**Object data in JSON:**

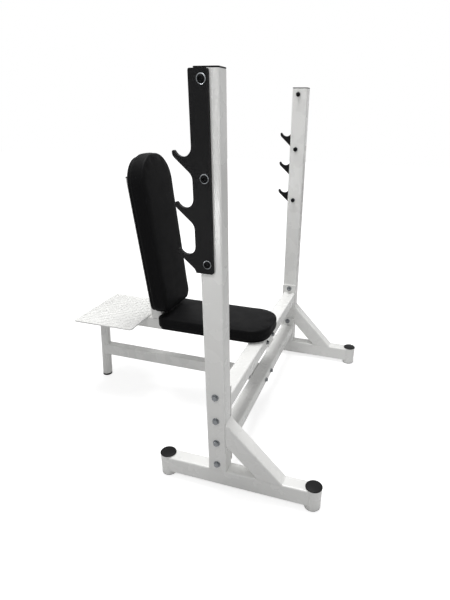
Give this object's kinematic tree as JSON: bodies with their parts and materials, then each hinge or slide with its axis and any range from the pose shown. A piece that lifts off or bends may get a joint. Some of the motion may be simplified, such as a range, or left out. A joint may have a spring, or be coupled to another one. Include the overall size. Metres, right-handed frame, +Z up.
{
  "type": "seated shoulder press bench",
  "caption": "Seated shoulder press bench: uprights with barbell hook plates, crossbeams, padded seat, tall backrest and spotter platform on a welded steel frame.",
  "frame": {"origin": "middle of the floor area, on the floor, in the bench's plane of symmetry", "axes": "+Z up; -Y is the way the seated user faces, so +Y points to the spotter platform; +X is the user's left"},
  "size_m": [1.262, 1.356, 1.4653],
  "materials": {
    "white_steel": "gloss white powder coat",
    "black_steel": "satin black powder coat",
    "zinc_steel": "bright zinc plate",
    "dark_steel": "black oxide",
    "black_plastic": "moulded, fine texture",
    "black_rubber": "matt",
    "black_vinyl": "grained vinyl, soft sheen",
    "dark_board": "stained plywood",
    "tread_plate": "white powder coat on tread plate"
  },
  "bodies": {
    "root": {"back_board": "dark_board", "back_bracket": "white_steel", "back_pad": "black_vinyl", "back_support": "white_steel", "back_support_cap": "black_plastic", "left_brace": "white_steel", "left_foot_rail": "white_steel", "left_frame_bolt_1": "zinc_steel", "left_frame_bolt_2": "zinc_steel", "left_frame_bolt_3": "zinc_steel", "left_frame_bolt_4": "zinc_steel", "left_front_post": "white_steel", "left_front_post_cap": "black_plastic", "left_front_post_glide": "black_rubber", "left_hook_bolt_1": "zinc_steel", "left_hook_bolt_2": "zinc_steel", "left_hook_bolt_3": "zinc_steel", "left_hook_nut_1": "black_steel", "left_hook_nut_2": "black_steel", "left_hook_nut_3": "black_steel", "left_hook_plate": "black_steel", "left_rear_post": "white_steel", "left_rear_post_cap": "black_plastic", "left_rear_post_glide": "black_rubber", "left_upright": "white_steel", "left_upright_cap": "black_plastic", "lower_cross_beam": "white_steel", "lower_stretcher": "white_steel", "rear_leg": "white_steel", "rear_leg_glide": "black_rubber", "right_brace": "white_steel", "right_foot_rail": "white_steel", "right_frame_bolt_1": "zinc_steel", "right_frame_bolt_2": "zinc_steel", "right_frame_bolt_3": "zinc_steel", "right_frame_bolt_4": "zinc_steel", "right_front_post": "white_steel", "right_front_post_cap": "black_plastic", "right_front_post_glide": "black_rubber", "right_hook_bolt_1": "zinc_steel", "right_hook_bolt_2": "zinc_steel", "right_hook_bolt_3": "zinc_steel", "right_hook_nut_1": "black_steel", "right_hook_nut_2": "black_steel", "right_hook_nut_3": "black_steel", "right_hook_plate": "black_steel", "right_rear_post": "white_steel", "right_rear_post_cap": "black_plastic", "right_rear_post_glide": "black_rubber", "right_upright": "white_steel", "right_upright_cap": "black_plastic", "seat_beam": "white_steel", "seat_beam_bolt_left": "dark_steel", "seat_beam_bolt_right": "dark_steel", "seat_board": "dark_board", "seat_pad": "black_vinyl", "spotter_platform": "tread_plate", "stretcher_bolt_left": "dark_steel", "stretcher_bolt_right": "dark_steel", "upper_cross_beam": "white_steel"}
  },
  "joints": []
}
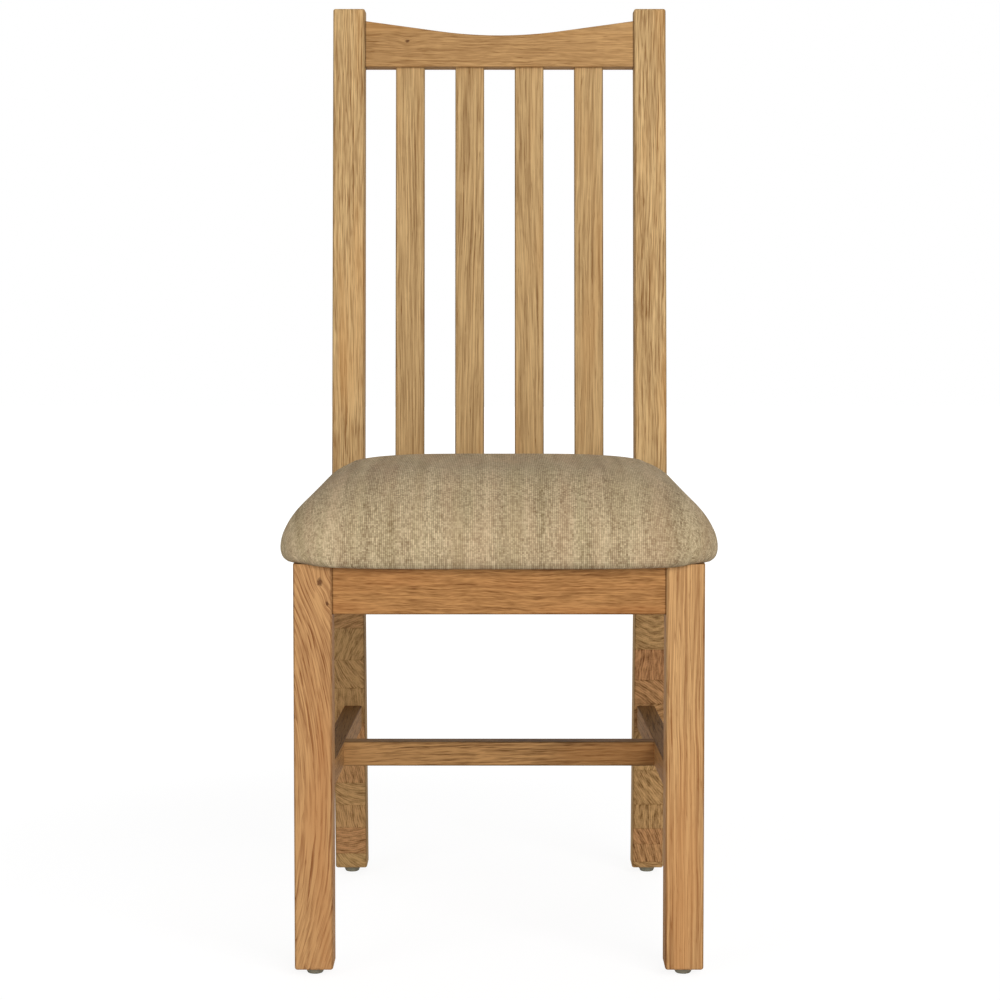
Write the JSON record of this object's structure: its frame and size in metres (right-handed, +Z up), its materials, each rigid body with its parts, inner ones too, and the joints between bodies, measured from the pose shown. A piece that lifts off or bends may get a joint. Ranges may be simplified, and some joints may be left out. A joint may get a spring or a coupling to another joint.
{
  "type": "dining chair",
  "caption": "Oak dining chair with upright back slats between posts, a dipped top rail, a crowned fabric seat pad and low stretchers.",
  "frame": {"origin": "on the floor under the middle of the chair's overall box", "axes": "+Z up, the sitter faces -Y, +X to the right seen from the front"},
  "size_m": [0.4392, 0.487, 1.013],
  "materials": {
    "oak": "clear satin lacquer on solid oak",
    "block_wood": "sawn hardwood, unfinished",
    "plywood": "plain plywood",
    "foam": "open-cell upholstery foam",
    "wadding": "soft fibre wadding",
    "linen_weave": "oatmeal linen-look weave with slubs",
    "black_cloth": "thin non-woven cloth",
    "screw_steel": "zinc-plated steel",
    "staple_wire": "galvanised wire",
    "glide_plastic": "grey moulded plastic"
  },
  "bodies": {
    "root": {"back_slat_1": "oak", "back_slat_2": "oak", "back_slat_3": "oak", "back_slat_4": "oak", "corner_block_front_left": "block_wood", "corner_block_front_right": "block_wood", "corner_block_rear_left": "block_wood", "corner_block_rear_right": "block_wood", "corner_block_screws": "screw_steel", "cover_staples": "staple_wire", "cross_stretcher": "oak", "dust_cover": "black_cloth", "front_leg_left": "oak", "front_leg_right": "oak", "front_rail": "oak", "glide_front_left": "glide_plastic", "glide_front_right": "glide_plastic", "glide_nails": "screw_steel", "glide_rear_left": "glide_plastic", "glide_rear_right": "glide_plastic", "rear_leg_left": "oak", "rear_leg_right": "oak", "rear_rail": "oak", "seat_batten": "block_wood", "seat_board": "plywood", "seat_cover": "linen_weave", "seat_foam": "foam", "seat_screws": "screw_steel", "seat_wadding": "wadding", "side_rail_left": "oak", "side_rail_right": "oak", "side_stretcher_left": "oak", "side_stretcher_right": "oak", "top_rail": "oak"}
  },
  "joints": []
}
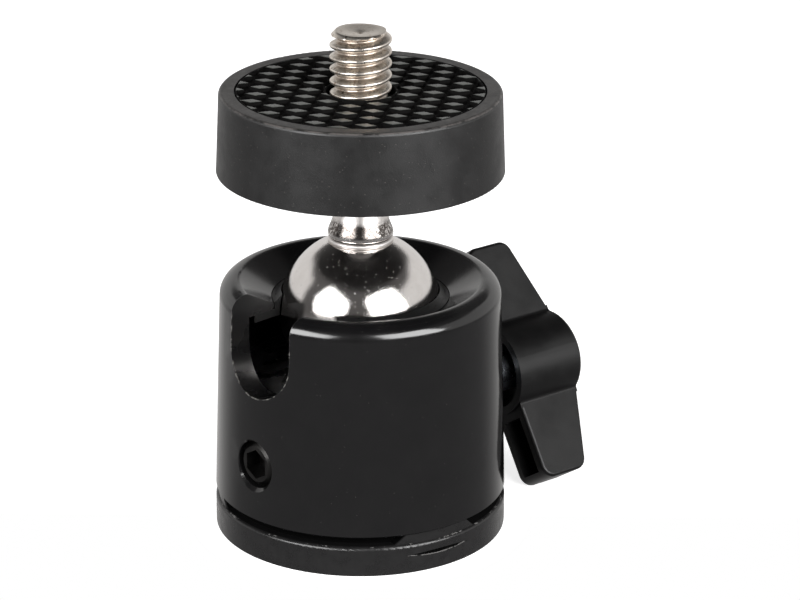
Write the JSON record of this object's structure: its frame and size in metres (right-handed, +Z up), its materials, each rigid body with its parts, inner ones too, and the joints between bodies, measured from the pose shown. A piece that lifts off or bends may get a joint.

**Request:**
Print all of the entries exactly as they appear.

**Answer for this exercise:**
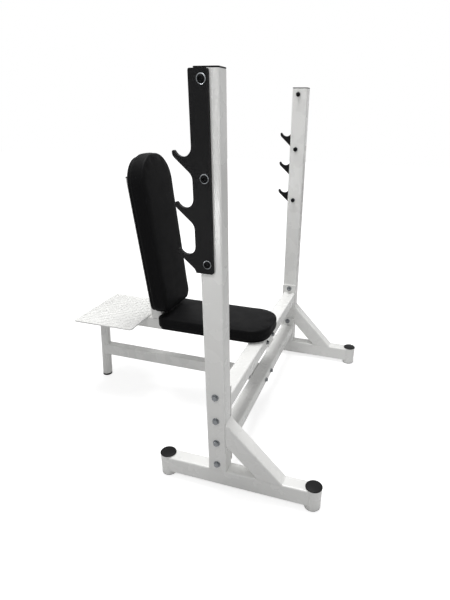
Give this object's kinematic tree as JSON: bodies with their parts and materials, then each hinge or slide with its axis and any range from the pose shown. A piece that lifts off or bends may get a joint. Some of the motion may be simplified, such as a range, or left out. A joint may have a spring, or be coupled to another one. Include the overall size. Metres, right-handed frame, +Z up.
{
  "type": "seated shoulder press bench",
  "caption": "Seated shoulder press bench: uprights with barbell hook plates, crossbeams, padded seat, tall backrest and spotter platform on a welded steel frame.",
  "frame": {"origin": "middle of the floor area, on the floor, in the bench's plane of symmetry", "axes": "+Z up; -Y is the way the seated user faces, so +Y points to the spotter platform; +X is the user's left"},
  "size_m": [1.262, 1.356, 1.4653],
  "materials": {
    "white_steel": "gloss white powder coat",
    "black_steel": "satin black powder coat",
    "zinc_steel": "bright zinc plate",
    "dark_steel": "black oxide",
    "black_plastic": "moulded, fine texture",
    "black_rubber": "matt",
    "black_vinyl": "grained vinyl, soft sheen",
    "dark_board": "stained plywood",
    "tread_plate": "white powder coat on tread plate"
  },
  "bodies": {
    "root": {"back_board": "dark_board", "back_bracket": "white_steel", "back_pad": "black_vinyl", "back_support": "white_steel", "back_support_cap": "black_plastic", "left_brace": "white_steel", "left_foot_rail": "white_steel", "left_frame_bolt_1": "zinc_steel", "left_frame_bolt_2": "zinc_steel", "left_frame_bolt_3": "zinc_steel", "left_frame_bolt_4": "zinc_steel", "left_front_post": "white_steel", "left_front_post_cap": "black_plastic", "left_front_post_glide": "black_rubber", "left_hook_bolt_1": "zinc_steel", "left_hook_bolt_2": "zinc_steel", "left_hook_bolt_3": "zinc_steel", "left_hook_nut_1": "black_steel", "left_hook_nut_2": "black_steel", "left_hook_nut_3": "black_steel", "left_hook_plate": "black_steel", "left_rear_post": "white_steel", "left_rear_post_cap": "black_plastic", "left_rear_post_glide": "black_rubber", "left_upright": "white_steel", "left_upright_cap": "black_plastic", "lower_cross_beam": "white_steel", "lower_stretcher": "white_steel", "rear_leg": "white_steel", "rear_leg_glide": "black_rubber", "right_brace": "white_steel", "right_foot_rail": "white_steel", "right_frame_bolt_1": "zinc_steel", "right_frame_bolt_2": "zinc_steel", "right_frame_bolt_3": "zinc_steel", "right_frame_bolt_4": "zinc_steel", "right_front_post": "white_steel", "right_front_post_cap": "black_plastic", "right_front_post_glide": "black_rubber", "right_hook_bolt_1": "zinc_steel", "right_hook_bolt_2": "zinc_steel", "right_hook_bolt_3": "zinc_steel", "right_hook_nut_1": "black_steel", "right_hook_nut_2": "black_steel", "right_hook_nut_3": "black_steel", "right_hook_plate": "black_steel", "right_rear_post": "white_steel", "right_rear_post_cap": "black_plastic", "right_rear_post_glide": "black_rubber", "right_upright": "white_steel", "right_upright_cap": "black_plastic", "seat_beam": "white_steel", "seat_beam_bolt_left": "dark_steel", "seat_beam_bolt_right": "dark_steel", "seat_board": "dark_board", "seat_pad": "black_vinyl", "spotter_platform": "tread_plate", "stretcher_bolt_left": "dark_steel", "stretcher_bolt_right": "dark_steel", "upper_cross_beam": "white_steel"}
  },
  "joints": []
}
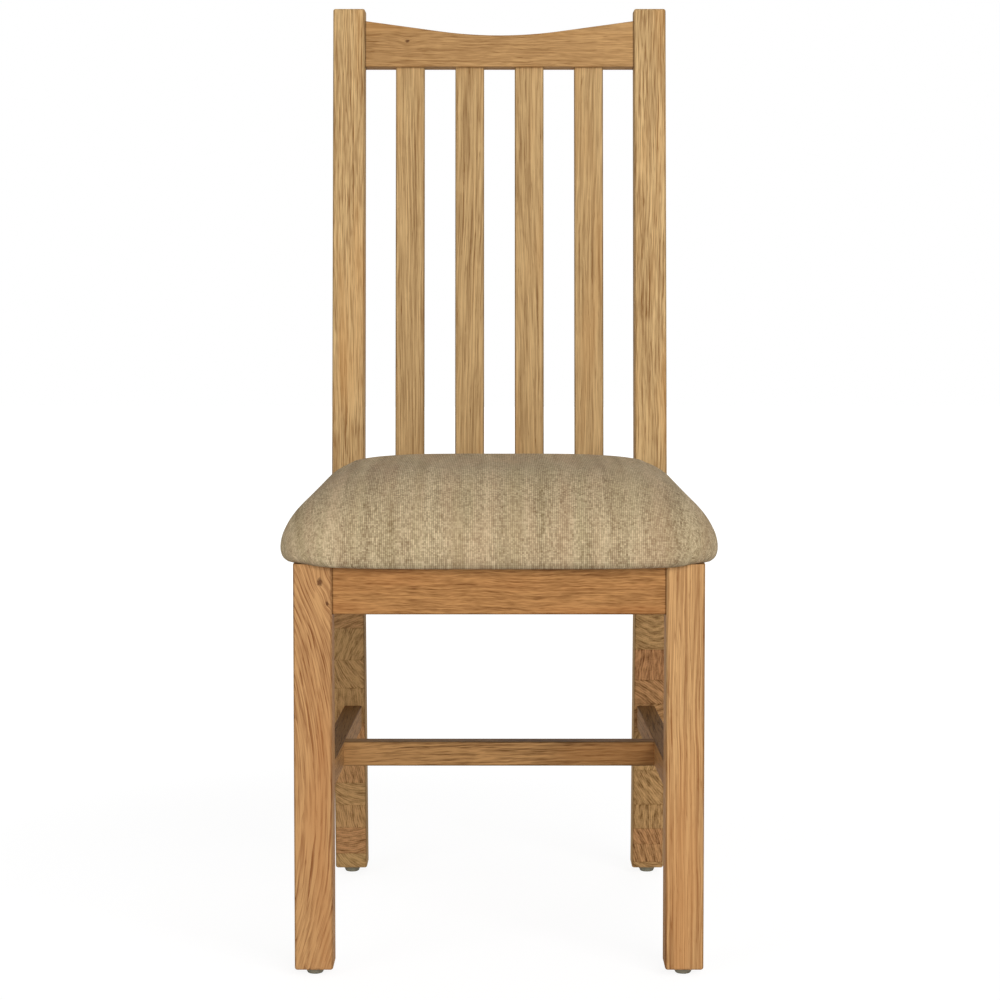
Write the JSON record of this object's structure: its frame and size in metres (right-handed, +Z up), its materials, each rigid body with its parts, inner ones too, and the joints between bodies, measured from the pose shown. A piece that lifts off or bends may get a joint. Ranges may be simplified, and some joints may be left out. A joint may get a spring or a coupling to another joint.
{
  "type": "dining chair",
  "caption": "Oak dining chair with upright back slats between posts, a dipped top rail, a crowned fabric seat pad and low stretchers.",
  "frame": {"origin": "on the floor under the middle of the chair's overall box", "axes": "+Z up, the sitter faces -Y, +X to the right seen from the front"},
  "size_m": [0.4392, 0.487, 1.013],
  "materials": {
    "oak": "clear satin lacquer on solid oak",
    "block_wood": "sawn hardwood, unfinished",
    "plywood": "plain plywood",
    "foam": "open-cell upholstery foam",
    "wadding": "soft fibre wadding",
    "linen_weave": "oatmeal linen-look weave with slubs",
    "black_cloth": "thin non-woven cloth",
    "screw_steel": "zinc-plated steel",
    "staple_wire": "galvanised wire",
    "glide_plastic": "grey moulded plastic"
  },
  "bodies": {
    "root": {"back_slat_1": "oak", "back_slat_2": "oak", "back_slat_3": "oak", "back_slat_4": "oak", "corner_block_front_left": "block_wood", "corner_block_front_right": "block_wood", "corner_block_rear_left": "block_wood", "corner_block_rear_right": "block_wood", "corner_block_screws": "screw_steel", "cover_staples": "staple_wire", "cross_stretcher": "oak", "dust_cover": "black_cloth", "front_leg_left": "oak", "front_leg_right": "oak", "front_rail": "oak", "glide_front_left": "glide_plastic", "glide_front_right": "glide_plastic", "glide_nails": "screw_steel", "glide_rear_left": "glide_plastic", "glide_rear_right": "glide_plastic", "rear_leg_left": "oak", "rear_leg_right": "oak", "rear_rail": "oak", "seat_batten": "block_wood", "seat_board": "plywood", "seat_cover": "linen_weave", "seat_foam": "foam", "seat_screws": "screw_steel", "seat_wadding": "wadding", "side_rail_left": "oak", "side_rail_right": "oak", "side_stretcher_left": "oak", "side_stretcher_right": "oak", "top_rail": "oak"}
  },
  "joints": []
}
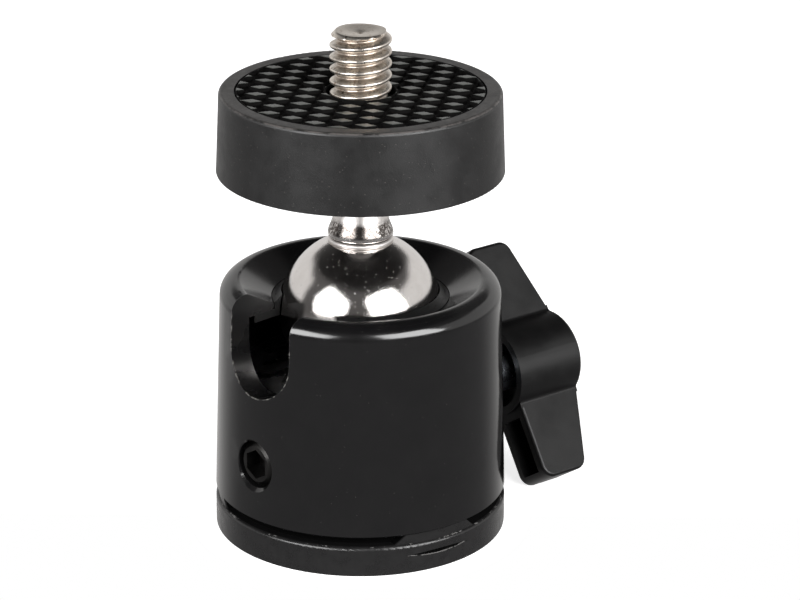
Write the JSON record of this object's structure: its frame and size in metres (right-handed, +Z up), its materials, each rigid body with its parts, inner ones too, and the joints between bodies, measured from the pose shown. A piece that lifts off or bends may get a joint.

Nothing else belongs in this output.